[start of Material shown]

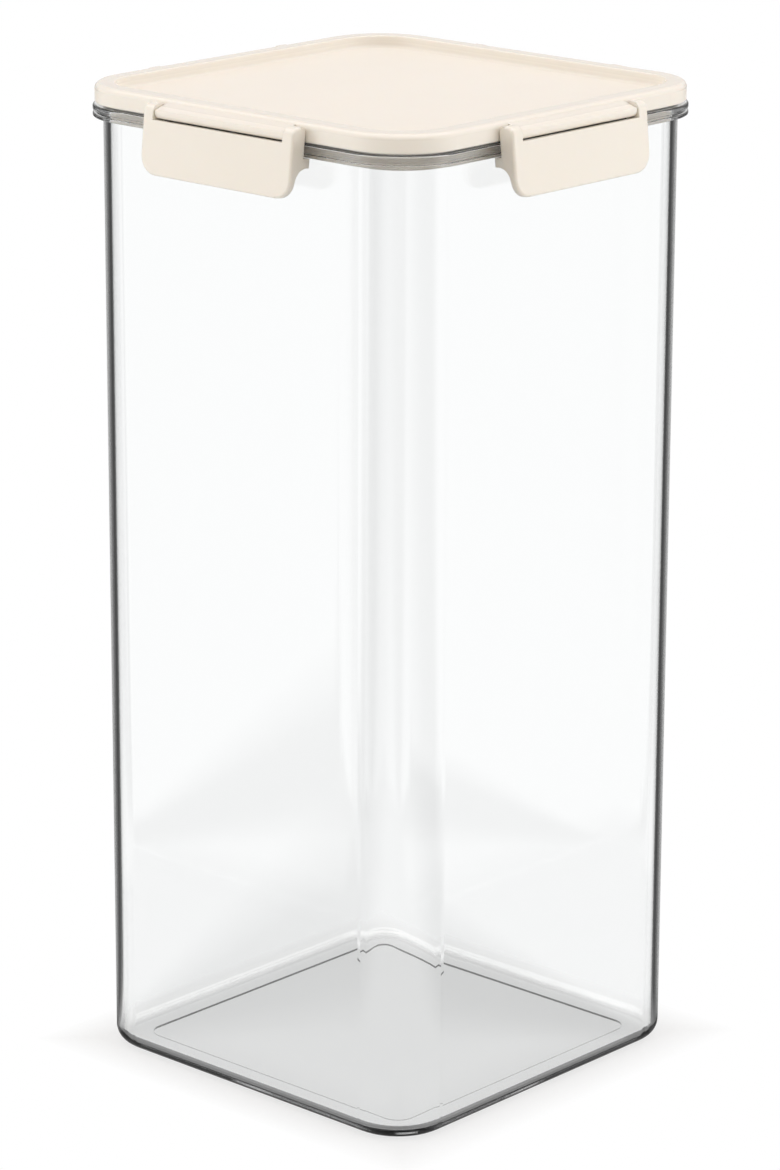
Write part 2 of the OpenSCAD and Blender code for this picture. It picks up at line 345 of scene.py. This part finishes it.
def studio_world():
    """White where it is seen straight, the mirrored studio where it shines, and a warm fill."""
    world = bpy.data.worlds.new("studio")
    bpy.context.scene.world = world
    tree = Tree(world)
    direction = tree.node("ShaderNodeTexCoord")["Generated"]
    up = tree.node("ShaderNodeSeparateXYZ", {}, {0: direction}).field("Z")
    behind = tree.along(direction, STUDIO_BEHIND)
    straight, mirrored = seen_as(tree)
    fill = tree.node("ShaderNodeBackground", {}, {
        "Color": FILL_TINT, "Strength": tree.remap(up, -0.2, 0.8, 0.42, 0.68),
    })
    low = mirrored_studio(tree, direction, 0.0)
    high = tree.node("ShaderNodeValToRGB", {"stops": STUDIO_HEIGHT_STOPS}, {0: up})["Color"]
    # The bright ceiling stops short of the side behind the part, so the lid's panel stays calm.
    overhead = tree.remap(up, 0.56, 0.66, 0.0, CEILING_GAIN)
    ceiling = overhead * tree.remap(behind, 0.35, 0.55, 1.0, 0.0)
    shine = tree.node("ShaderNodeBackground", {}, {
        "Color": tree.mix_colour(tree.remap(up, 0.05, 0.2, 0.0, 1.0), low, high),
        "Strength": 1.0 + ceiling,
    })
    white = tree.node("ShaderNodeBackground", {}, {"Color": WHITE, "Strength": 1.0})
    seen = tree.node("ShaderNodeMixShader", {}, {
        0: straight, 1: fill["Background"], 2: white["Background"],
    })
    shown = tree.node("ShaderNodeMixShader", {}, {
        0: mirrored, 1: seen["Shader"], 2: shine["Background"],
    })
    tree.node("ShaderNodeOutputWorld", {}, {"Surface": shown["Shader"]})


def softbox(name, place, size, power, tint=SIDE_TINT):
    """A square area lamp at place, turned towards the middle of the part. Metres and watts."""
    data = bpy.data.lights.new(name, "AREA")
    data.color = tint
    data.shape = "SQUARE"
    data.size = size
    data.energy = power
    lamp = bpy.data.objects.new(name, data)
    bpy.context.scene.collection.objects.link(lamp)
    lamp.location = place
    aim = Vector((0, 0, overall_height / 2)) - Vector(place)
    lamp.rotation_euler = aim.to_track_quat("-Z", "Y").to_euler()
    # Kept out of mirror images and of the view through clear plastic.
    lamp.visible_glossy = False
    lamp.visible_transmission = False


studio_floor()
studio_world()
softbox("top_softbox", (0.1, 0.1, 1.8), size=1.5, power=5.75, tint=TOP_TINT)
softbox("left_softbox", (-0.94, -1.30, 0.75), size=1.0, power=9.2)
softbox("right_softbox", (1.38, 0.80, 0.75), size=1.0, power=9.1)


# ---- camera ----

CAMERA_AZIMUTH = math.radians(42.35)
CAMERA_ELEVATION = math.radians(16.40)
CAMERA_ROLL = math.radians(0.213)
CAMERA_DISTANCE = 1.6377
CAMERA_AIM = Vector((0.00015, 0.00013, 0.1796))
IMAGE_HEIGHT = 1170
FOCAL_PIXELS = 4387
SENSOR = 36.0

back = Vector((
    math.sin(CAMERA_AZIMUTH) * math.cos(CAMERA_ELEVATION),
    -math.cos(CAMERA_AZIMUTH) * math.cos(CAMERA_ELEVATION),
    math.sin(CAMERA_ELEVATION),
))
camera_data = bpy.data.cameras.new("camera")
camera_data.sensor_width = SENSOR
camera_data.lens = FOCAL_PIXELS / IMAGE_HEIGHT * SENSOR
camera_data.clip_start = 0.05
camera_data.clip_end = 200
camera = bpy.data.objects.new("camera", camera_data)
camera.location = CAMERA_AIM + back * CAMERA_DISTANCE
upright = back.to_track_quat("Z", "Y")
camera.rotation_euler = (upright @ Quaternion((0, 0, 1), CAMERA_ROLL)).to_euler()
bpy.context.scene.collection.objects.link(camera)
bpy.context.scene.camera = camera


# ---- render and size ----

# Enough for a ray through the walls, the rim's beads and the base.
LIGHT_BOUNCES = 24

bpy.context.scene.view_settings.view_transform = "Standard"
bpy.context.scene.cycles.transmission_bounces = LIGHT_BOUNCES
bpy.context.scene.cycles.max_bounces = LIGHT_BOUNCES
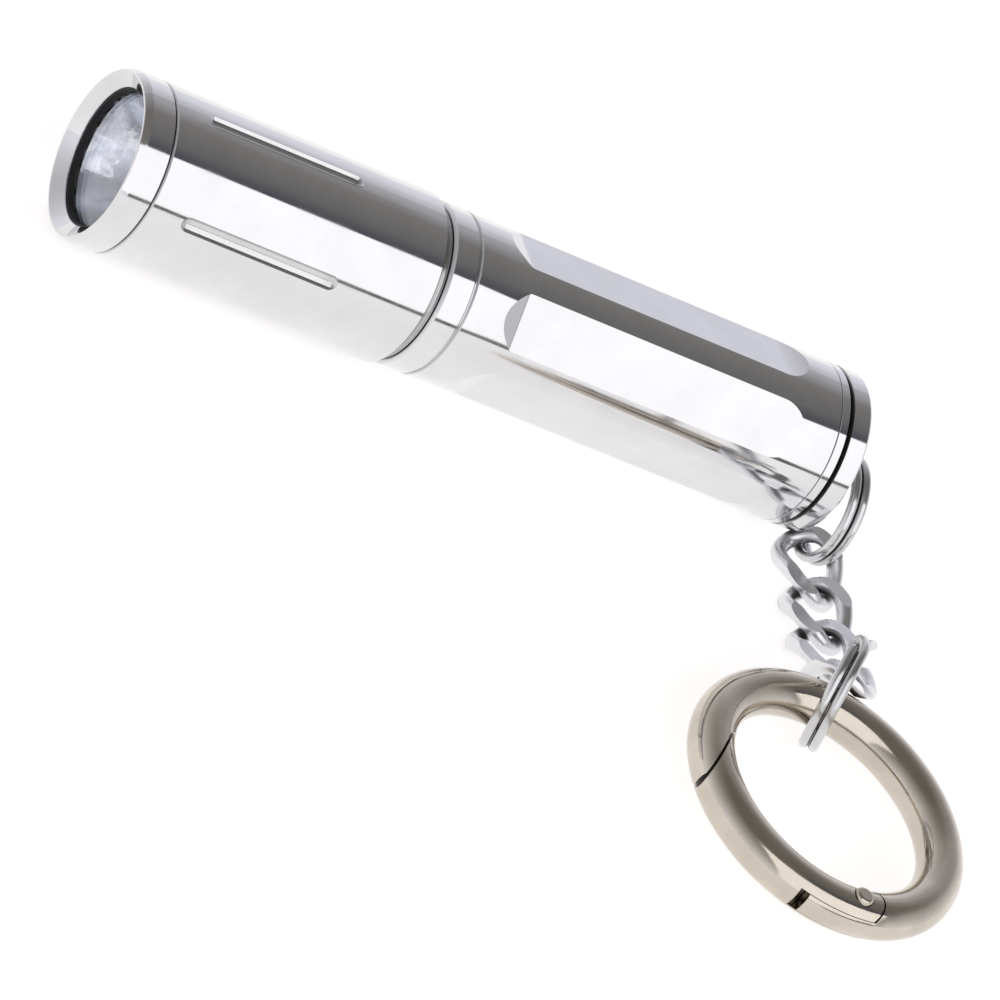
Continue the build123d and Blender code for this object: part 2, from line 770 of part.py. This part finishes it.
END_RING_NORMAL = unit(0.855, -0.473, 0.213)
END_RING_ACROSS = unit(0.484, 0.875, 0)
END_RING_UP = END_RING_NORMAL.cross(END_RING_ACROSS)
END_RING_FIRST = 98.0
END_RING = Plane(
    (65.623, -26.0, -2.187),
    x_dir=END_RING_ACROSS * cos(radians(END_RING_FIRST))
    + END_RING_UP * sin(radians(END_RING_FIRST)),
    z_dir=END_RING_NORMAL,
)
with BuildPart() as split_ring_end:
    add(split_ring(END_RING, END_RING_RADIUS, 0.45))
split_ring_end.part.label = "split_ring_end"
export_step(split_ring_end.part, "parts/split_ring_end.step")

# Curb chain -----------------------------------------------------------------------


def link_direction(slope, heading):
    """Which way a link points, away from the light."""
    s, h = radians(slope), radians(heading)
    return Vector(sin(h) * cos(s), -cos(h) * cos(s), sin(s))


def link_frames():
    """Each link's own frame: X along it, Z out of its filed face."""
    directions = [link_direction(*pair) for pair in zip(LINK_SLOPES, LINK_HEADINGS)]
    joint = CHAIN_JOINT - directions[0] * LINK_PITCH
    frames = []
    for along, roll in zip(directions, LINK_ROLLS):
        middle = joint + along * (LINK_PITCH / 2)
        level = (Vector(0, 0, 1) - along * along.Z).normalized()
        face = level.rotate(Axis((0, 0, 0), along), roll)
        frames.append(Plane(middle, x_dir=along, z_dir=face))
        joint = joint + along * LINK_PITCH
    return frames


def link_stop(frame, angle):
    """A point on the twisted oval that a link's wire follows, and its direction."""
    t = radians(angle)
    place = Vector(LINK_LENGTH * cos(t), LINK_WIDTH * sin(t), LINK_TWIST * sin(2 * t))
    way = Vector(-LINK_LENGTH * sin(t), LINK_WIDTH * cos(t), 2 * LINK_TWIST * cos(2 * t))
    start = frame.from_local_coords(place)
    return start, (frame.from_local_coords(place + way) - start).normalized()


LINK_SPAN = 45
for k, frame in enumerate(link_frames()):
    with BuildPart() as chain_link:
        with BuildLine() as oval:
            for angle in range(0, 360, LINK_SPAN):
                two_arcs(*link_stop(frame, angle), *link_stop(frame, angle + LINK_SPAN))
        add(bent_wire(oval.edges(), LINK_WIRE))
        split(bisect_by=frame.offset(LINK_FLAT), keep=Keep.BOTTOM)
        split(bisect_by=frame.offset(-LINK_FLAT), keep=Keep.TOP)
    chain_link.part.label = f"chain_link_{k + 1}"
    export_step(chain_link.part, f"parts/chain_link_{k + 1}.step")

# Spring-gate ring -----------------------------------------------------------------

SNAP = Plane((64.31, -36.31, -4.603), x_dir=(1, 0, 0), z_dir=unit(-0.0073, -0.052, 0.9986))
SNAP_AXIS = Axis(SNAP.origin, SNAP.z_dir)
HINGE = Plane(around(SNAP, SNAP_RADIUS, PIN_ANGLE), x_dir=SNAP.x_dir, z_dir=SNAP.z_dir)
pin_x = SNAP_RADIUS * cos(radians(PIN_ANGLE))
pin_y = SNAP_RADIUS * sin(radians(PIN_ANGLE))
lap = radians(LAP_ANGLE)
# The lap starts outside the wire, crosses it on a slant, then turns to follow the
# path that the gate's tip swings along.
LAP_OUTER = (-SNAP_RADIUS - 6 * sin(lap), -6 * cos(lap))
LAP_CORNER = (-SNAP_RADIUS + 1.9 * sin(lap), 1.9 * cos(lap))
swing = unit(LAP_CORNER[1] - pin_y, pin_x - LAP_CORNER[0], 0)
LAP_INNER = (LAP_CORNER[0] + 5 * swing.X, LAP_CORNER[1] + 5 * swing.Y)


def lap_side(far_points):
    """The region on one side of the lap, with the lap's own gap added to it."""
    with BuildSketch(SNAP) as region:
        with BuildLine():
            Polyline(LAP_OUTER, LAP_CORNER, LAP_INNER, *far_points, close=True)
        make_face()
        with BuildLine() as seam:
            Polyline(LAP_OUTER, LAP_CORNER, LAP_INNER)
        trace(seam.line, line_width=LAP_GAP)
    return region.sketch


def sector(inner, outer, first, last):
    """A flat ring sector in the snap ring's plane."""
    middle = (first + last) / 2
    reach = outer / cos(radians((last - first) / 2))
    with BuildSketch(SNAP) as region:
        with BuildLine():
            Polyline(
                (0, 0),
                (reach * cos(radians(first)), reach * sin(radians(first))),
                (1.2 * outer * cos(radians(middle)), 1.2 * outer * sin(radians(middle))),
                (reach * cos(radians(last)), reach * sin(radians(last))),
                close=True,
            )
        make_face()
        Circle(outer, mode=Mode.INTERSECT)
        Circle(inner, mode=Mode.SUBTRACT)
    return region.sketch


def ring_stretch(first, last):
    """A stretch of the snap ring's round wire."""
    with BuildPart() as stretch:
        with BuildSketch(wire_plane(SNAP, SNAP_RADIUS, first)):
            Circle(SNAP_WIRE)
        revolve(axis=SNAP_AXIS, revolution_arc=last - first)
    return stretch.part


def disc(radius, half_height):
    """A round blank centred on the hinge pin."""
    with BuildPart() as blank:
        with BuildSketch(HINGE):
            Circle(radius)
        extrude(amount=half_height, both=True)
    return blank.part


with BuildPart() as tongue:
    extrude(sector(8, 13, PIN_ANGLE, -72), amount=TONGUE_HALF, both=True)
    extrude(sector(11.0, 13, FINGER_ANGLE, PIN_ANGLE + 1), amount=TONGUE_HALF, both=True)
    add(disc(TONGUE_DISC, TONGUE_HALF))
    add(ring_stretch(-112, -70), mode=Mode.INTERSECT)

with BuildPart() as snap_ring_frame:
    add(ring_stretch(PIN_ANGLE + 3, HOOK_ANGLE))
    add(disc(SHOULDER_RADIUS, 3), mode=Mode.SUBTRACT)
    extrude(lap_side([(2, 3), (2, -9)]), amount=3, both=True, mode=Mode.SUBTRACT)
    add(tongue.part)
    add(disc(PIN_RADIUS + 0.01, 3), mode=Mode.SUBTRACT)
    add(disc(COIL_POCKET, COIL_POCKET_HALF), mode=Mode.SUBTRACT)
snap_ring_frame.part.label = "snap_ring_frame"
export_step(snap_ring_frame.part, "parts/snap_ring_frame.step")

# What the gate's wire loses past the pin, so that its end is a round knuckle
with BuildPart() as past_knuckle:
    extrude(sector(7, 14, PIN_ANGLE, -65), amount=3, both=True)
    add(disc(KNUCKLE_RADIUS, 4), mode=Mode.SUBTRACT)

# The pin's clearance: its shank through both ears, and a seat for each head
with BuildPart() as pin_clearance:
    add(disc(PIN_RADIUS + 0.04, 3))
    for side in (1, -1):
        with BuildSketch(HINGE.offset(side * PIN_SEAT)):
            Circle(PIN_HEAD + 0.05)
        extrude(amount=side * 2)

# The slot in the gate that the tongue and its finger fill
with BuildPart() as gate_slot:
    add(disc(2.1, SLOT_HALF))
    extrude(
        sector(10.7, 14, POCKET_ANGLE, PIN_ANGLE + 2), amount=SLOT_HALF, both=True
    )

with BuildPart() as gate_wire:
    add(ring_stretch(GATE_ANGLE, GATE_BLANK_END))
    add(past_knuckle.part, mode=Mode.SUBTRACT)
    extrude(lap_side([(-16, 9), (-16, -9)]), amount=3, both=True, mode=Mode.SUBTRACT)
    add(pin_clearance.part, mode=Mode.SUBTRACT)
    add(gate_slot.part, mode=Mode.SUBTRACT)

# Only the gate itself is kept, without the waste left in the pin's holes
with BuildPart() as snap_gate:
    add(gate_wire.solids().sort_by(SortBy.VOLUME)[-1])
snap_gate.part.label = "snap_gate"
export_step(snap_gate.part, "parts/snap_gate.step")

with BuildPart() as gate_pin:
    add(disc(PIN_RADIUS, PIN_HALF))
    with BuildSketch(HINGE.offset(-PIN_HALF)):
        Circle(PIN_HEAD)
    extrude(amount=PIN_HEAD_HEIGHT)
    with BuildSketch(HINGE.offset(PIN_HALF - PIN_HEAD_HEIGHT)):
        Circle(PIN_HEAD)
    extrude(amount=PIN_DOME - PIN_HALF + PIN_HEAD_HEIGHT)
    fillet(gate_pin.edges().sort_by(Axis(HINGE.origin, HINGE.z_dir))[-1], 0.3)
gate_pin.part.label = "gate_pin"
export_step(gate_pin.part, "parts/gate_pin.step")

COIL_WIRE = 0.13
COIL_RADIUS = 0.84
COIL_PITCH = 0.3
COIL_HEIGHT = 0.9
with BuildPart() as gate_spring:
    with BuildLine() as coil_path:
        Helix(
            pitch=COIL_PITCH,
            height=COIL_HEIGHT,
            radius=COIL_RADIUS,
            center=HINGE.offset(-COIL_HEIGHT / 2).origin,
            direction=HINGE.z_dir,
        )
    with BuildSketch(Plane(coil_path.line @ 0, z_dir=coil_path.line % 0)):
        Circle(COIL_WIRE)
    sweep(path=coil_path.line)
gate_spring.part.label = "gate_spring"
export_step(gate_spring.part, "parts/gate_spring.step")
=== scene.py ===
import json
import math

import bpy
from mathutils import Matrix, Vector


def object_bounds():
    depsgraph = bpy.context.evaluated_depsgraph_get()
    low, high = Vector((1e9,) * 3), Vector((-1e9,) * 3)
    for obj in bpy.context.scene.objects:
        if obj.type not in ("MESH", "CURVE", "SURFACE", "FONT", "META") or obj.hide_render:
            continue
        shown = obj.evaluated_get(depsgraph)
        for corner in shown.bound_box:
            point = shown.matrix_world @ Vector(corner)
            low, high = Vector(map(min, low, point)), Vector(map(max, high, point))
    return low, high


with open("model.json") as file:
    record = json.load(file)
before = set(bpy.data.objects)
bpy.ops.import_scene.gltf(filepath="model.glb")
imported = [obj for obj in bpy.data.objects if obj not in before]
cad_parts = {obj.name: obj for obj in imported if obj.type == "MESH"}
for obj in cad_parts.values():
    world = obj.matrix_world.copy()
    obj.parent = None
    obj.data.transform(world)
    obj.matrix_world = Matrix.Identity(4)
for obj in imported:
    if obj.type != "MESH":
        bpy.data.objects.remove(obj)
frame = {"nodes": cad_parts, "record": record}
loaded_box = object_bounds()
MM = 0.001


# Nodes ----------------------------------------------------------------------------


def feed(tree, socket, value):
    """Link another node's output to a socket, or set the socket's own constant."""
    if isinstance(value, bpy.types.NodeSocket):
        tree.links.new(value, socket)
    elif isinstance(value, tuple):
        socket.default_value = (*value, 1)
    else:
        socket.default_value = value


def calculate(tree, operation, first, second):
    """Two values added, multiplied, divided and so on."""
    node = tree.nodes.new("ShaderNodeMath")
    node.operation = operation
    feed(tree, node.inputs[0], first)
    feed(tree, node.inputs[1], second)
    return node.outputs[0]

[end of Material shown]

Task brief: Extract and output the part that opens with the line containing "Continue the build123d" and closes with the line containing "return frames", unchanged, ends included.

Final result:
Continue the build123d and Blender code for this object: part 2, from line 770 of part.py. This part finishes it.
END_RING_NORMAL = unit(0.855, -0.473, 0.213)
END_RING_ACROSS = unit(0.484, 0.875, 0)
END_RING_UP = END_RING_NORMAL.cross(END_RING_ACROSS)
END_RING_FIRST = 98.0
END_RING = Plane(
    (65.623, -26.0, -2.187),
    x_dir=END_RING_ACROSS * cos(radians(END_RING_FIRST))
    + END_RING_UP * sin(radians(END_RING_FIRST)),
    z_dir=END_RING_NORMAL,
)
with BuildPart() as split_ring_end:
    add(split_ring(END_RING, END_RING_RADIUS, 0.45))
split_ring_end.part.label = "split_ring_end"
export_step(split_ring_end.part, "parts/split_ring_end.step")

# Curb chain -----------------------------------------------------------------------


def link_direction(slope, heading):
    """Which way a link points, away from the light."""
    s, h = radians(slope), radians(heading)
    return Vector(sin(h) * cos(s), -cos(h) * cos(s), sin(s))


def link_frames():
    """Each link's own frame: X along it, Z out of its filed face."""
    directions = [link_direction(*pair) for pair in zip(LINK_SLOPES, LINK_HEADINGS)]
    joint = CHAIN_JOINT - directions[0] * LINK_PITCH
    frames = []
    for along, roll in zip(directions, LINK_ROLLS):
        middle = joint + along * (LINK_PITCH / 2)
        level = (Vector(0, 0, 1) - along * along.Z).normalized()
        face = level.rotate(Axis((0, 0, 0), along), roll)
        frames.append(Plane(middle, x_dir=along, z_dir=face))
        joint = joint + along * LINK_PITCH
    return frames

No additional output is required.